I insert the key into my ignition terminal and my information console comes to life. Blue and green light flicker and my sensors indicate they are fully operational. An environmental diagnostic check is automatically conducted by my onboard computer as I fight back the effects of a strange world’s defenses to my presence. I am an alien to its terrain and it does not welcome me with open arms.
The centuries of scientific advances and achievements are processed by my onboard computer in seconds and I finally receive a message. It’s from three hundred and one years in the past. Surely, this frozen landscape has not kept me that long, has it? Nevertheless, Daniel Gabriel Fahrenheit has let me know – as I read my data screen – it is negative 5 degrees outside. The condition that has befallen me, I now know, is called “cold.”
I turn the key and attempt to start my main engine. My vessel has been sitting in these elements since the end of the last solar cycle and the effects of their power have taken their toll.

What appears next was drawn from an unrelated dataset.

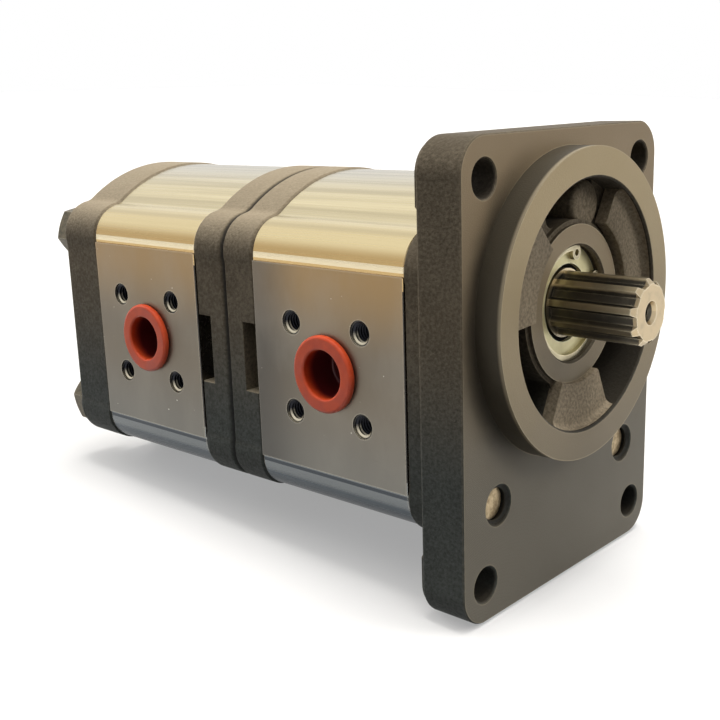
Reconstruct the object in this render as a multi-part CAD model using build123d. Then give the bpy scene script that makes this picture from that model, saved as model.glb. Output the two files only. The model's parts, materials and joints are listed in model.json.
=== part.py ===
from build123d import *
import math
import os

# Tandem external gear pump: two gear stages in line, driven by one splined shaft.
# Millimetres. The origin is the centre of the pilot on the mounting face. +X runs along the
# drive shaft towards its splined end, +Z is up, and -Y is the pressure side.

# Slices of the pump, from the mounting face to the rear
flange_thick = 13.3
neck_length = 7.2
front_housing_length = 54.0
plate_thick = 12.5
rear_housing_length = 49.0
cover_thick = 18.0

# Mounting flange and pilot
flange_width = 90.0
flange_height = 120.0
flange_corner_r = 9.0
mount_edge_y = 9.0
mount_edge_z = 10.0
mount_hole_r = 4.5
shaft_above_middle = 15.5
mount_boss_r = 10.0
mount_boss_height = 0.8
pilot_r = 40.0
pilot_height = 7.2
pilot_rim = 7.7
web_level = 1.5
hub_level = 2.5
hub_r = 20.5
pocket_inner_r = 21.6
pocket_floor = -8.0
shelf_floor = 0.2
pocket_corner_r = 2.5
lower_left_pocket = (182.0, 246.0)
lower_right_pocket = (294.0, 358.0)
top_pocket = (68.0, 116.0)
right_shelf = (2.0, 80.0)
left_shelf = (100.0, 138.0)
drain_hole_r = 1.7
drain_angle = 129.0

# Cast and extruded outlines of the slices
arch_r = 49.6
cast_extra = 0.5
bolt_y = 30.5
bolt_z = 28.8
ear_r = 10.3
flat_half = 41.3
flat_reach = 28.0
port_face_reach = 24.5
cast_flat_inset = 0.35
ear_blend_r = 6.0
cover_edge_r = 2.4
seam_chamfer = 0.6
seam_groove = 1.0
machined_chamfer = 0.3
flange_edge_r = 1.2
neck_fillet_r = 2.0
hole_mouth = 0.5
notch_half = 10.0
notch_depth = 5.0
notch_length = 5.5

# Gears
gear_centres = 34.5
teeth = 12
pressure_angle = 26.0
tip_r = 20.2
root_r = 13.7
root_fillet = 0.6
backlash = 0.06
block_length = 16.0
gear_side_gap = 0.05
tip_gap = 0.08

# Bearing blocks, liners and balance seals
journal_r = 9.0
journal_gap = 0.04
liner_thick = 1.5
press_gap = 0.01
block_gap = 0.03
journal_end_gap = 0.5
balance_r = 13.4
balance_width = 2.2
balance_depth = 2.0
balance_gap = 0.15
balance_leg_gap = 0.5
relief_width = 6.0
relief_height = 5.0
relief_depth = 1.5
relief_offset = 7.2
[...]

The viscosity of the refined prehistoric fossilized carbon fluid, which powers the core of my Machtschlager 6.7, has increased. As power is directed into the core of the engine bay to compress the fuel for start up, the main computer indicates the backup exothermic coils must be activated to achieve ignition.
I’m just slightly worried as this phenomena has only come up in my studies of such cold conditions. A practical example was never made available as I am captaining one of the newest models. It does not require such measures on a regular basis. I quickly reach into the fissures of my mind to recall any such similar instance and come up with nothing. Faith placed in my training, I continue the ignition sequence. With a surge of luck and a sigh of relief, the engine is activated. I cross my fingers for moments as it is clearly not the same as any other startup sequence. Everything shakes through the cab as things stabilize. After a few moments, they do stabilize and I breath a little easier.
I input the proper adjustments to the main computer to increase the thermal energy in my atmospheric shield to clear away the solidified dihydrogen monoxide which has coated it from the night before. Soon, its elemental state is changed as it is liquified and wiped away, providing me a now-clear view of the landscape before me. This terrain lacks the color and warmth of where I am from. I recall the personal tastes of friends and loved ones back home and I can but hear their voices drearily commenting on the state of the terra before me. It is almost all of one color; white. This land is a dark frozen one and, to many, inhospitable and depressing.
But I am here on a mission.
The excitement alone drives me. I’ve traveled thousands of hectometers to get here and nothing was going to stop me. Seek and destroy. My weapons systems are charged, as are every targeting array I have available. My enemy is out there. She weaves in and out, up and down every ancient pass created by the mysterious vulcan and tectonic forces from a time long ago. Blending into the flora seamlessly and almost innately, it will take everything I have to find her.